First home buyers are back!

First homebuyer challenges are often a topic of discussion in politics, media, and of course socially, at BBQ’s, dinner parties and within social circles. Plenty of people weigh in with their thoughts about whether incentives are the right way to support those entering the market, and statisticians and produced interesting trends to demonstrate the affect of some of these initiatives.

FHB Stimulus

An interesting observation over the last few years is the increase in first home buyer purchasing activity as a percentage of all owner occupier lending.

New FHB Lending

There are various reasons for this, however the combination of record low interest rates and multiple incentives are the obvious answers. As Cameron Kusher points out in this article, the data suggests that conditions for first home buyers have continued to remain enticing, even in 2020.

The chart below shows first homebuyer activity as at 2019 was sitting above the ten year average, spiking at almost 30% of all owner occupier borrower activity.

FHB Average
Source: Savings

Declines in investor activity from 2016 to 2019 marked an opportunity for first homebuyers, as our Prudential Regulator (APRA) stepped up the controls around Australian bank lending to property investors. We saw this restriction executed in the following ways;

  • increase of the ‘servicing’ rate for borrowers
  • decrease in maximum loan to value ratios (LVR)
  • higher scrutiny on loan applications
  • restriction on interest only loans
  • higher interest rates applied to investment lending
  • servicing buffers applied to all existing loans of the applicant

At the same time, and in line with a combination of both Federal and State Government offerings directed at first homebuyers, we witnessed a sharp increase in first homebuyer activity, particularly from mid 2017.

In Victoria, this notable increase coincided with stamp duty concession alterations. Our State Revenue Office calculations for land stamp duty for eligible first home buyers shifted from a partial discount to a full discount up to the $600,000 purchase price level.

Since this time, we have seen the State Government introduction of new building grants, regional grants and shared-equity schemes. The recent first home loan deposit scheme has fuelled more buyer activity although the limited number of places available for the scheme has meant that an increase first homebuyer numbers as a direct result of the scheme has been marginal. The stamp duty concessions remain the most valuable discount for established property buyers, and the grants for new builds have had a strong impact on the new dwelling segments of our market.

Three States FHB

The histogram below shows Victorian purchase activity, ‘bunched’ in price-point increments. The count includes $5,000 increments up to the nominated figure, eg. $595,001 – $600,000.

Histogram FHB 2019 2020
Source: Domain

“In all Australian states that offer stamp duty exemptions to first-home buyers, large clusters of property purchases occur at or just below the point where the first-home buyer stamp duty exemption ends. 

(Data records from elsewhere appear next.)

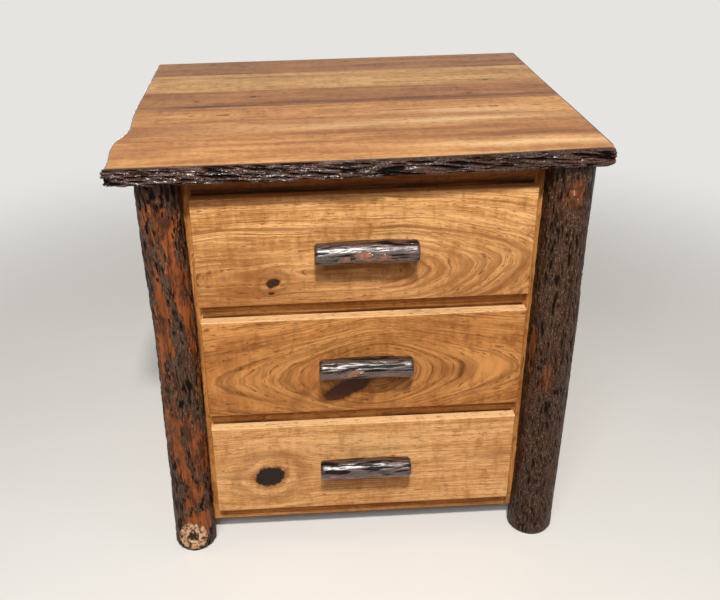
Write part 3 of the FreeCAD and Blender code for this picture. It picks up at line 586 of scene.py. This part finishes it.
def paint_case():
    lines = []
    for drawer, wide in JOINT_SHADE_LINES.items():
        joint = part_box(drawer + "_drawer_front")[1].z + JOINT_SHADE_RISE * wide
        # a painted shade line on the rail, in the joint above each drawer front
        lines.append((0.0, joint, WHOLE_LENGTH, wide, 1.0, JOINT_SHADE_BROWN))
    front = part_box("top_front_rail")[0].y
    paint(wood_material("rail_wood", "xzy", CASE, RAIL_FIGURE, front, RAIL_SEED, marks=lines), "_rail")
    for side, seed in SIDE_SEEDS.items():
        low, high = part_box(side + "_side_panel")
        figure = (low.z + (high.z - low.z) * SIDE_CENTRE_HIGH, (low.y + high.y) / 2, *SIDE_SHAPE)
        outside = low.x if side == "left" else high.x
        paint(wood_material(side + "_side_wood", "zyx", CASE, figure, outside, seed),
              side + "_side_panel")
    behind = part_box("back_panel")[1].y
    paint(wood_material("back_panel_wood", "zxy", RIPE, BACK_FIGURE, behind, BACK_SEED), "back_panel")


def paint_plain_parts():
    for *wood, endings in PLAIN_PARTS:
        paint(wood_material(*wood), *endings)
    paint(zinc_material(), "_screws")


def deselect_all():
    if bpy.context.object and bpy.context.object.mode != "OBJECT":
        bpy.ops.object.mode_set(mode="OBJECT")
    bpy.ops.object.select_all(action="DESELECT")


def take(piece):
    """Selects one piece alone and makes it the active one."""
    deselect_all()
    piece.select_set(True)
    bpy.context.view_layer.objects.active = piece


def add_modifier(piece, kind, **settings):
    return set_up(piece.modifiers.new(kind.lower(), kind), **settings)


def work_in(piece, kind, **settings):
    """Gives a piece a modifier and applies it."""
    modifier = add_modifier(piece, kind, **settings)
    take(piece)
    bpy.ops.object.modifier_apply(modifier=modifier.name)


def read_points(piece, what="co"):
    flat = np.empty(len(piece.data.vertices) * 3)
    piece.data.vertices.foreach_get(what, flat)
    return flat.reshape(-1, 3)


def move_points(piece, points):
    piece.data.vertices.foreach_set("co", np.ascontiguousarray(points).ravel())
    piece.data.update()


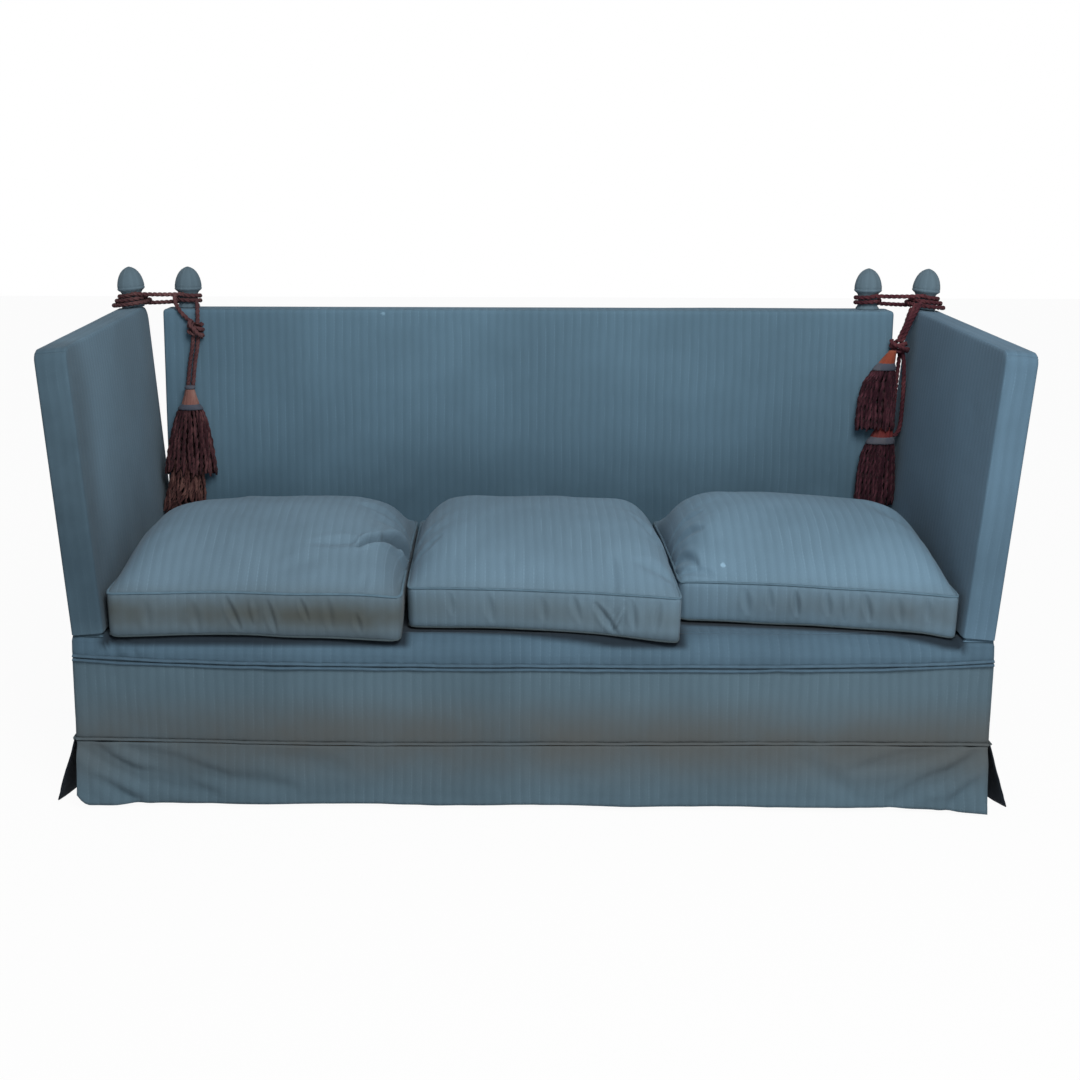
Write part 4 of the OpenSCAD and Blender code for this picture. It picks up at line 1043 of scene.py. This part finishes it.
def soften(bm, low, high, radius):
    """Rounds a sewn box's edges."""
    for v in bm.verts:
        inner = Vector([min(max(c, a + radius), b - radius) for c, a, b in zip(v.co, low, high)])
        away = v.co - inner
        if away.length > radius * 1.0001:
            v.co = inner + away.normalized() * radius


low, high, rounded = (-0.8825, -0.338, 0.3656), (0.8825, 0.3045, deck_z), 0.002
bm = sewn_box(low, high, (110, 64, 1), rounded)
soften(bm, low, high, rounded)
# The same painted shadow under the cushions' fronts, on the deck.
paint_cushion_shadow(bm)
for v in bm.verts:
    if v.co.z > deck_z - 0.002:
        v.co.z -= 0.0012 * (0.5 + noise.noise(v.co * 6))
finished("deck_cloth", bm, deck_blue, "base", ["deck_cover"])


# Side and rear borders wrap the frame below the arms and the back. At the sides the cloth turns in
# over the rail, under the hinges.
def outwards(bm, side):
    """Turns a panel's faces towards its own side of the sofa."""
    if sum((f.normal.x * f.calc_area() for f in bm.faces)) * side < 0:
        bmesh.ops.reverse_faces(bm, faces=bm.faces)


rail_front, rail_rear = -0.3385, 0.386


def side_panel(side):
    line = ((0.886, 0.3664), (0.938, 0.3664), (0.9462, 0.3655), (0.9495, 0.3620), (half_w, 0.3560),
            (half_w, skirt_z))

    def place(s, t):
        y = rail_front + (rail_rear - rail_front) * s
        k = t * 9
        if k < 4:
            x, z = along(line, k)
        else:
            x, z = half_w, 0.3560 - (0.3560 - skirt_z) * (k - 4) / 5
            x += 0.0022 * math.sin(math.pi * (k - 4) / 5) + ruffled((0, y, z), 0.12, 0.0012, 8)
        return Vector((side * x, y, z))
    return place


def low_side_panel(side):
    def place(s, t):
        y = 0.0005 - half_d + 0.0515 * s
        out = ruffled((0, y, t * 0.17), 0.1, 0.0006, 8)
        return Vector((side * (half_w + out), y, skirt_z + 0.1735 * t))
    return place


for side, word in both_sides:
    bm = cloth_grid(64, 36, side_panel(side), lambda s, t: (s * 0.7245, t * 0.27))
    bmesh.ops.recalc_face_normals(bm, faces=bm.faces)
    outwards(bm, side)
    finished(word + "_border_cloth", bm, seat_blue, "base", [word + "_border"], 0.0028)
    bm = cloth_grid(6, 12, low_side_panel(side), lambda s, t: (s * 0.05, t * 0.17))
    outwards(bm, side)
    finished(word + "_border_return", bm, seat_blue, "base", (), 0.0028)


def rear_panel(s, t):
    x, z = (0.5 - s) * 2 * (half_w - 0.0005), skirt_z + 0.2165 * t
    out = 0.0016 * math.sin(math.pi * t) + ruffled((x, 0, z), 0.14, 0.0012, 9)
    return Vector((x, half_d + out, z))


finished("back_border_cloth", cloth_grid(90, 16, rear_panel, lambda s, t: (s * 1.9, t * 0.217)),
         seat_blue, "base", ["back_border"], 0.003)


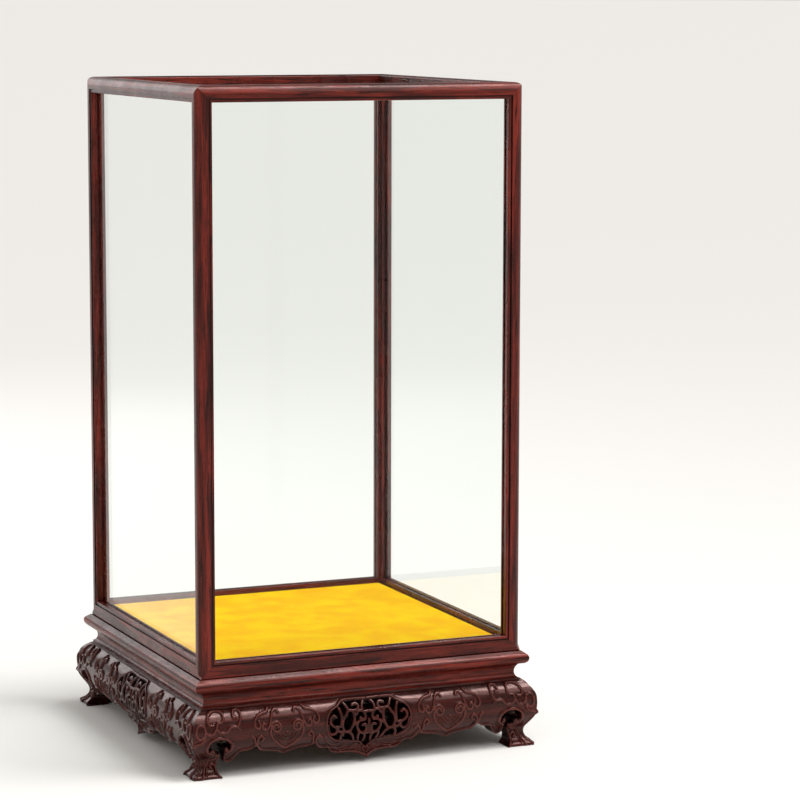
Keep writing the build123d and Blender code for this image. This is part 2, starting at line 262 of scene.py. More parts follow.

Although the below graphs includes all purchases, it is likely that first-home buyer behaviour has driven this bunching. “Source: Domain Group

What is really interesting is that the “bunching” of data in our various states reveals a specific tax-avoidance buyer behaviour. Despite the fact that our stamp duty concession has been designed to only incrementally increase above the initial threshold, first homebuyers are evidently making a firm decision to cap their spend right on the threshold.

A reluctance to incur any stamp duty costs is evident.

As pointed out in this article, “The clustering of sales at and just below the stamp duty exemption thresholds would make sense if the full rate of stamp duty was charged just above the cut-offs. But this is not the case. 

All schemes are designed so that the stamp duty paid by first-home buyers phases in slowly. For example in Victoria the stamp duty payable is just $207 at $1000 over the threshold (e.g. for a home bought for $601,000, stamp duty payable is just 0.03 per cent of the purchase price).”

What we often discuss with first homebuyers when it comes to budget-setting is to consider the overall impact of the benefits on offer, the cost of any incremental stamp duty charges, and the risk that they face if their budget cap matches a large number of other first home buyers’.

Sometimes a bid of $601,000 can be the winning bid, and the $207 has been a worthwhile token duty.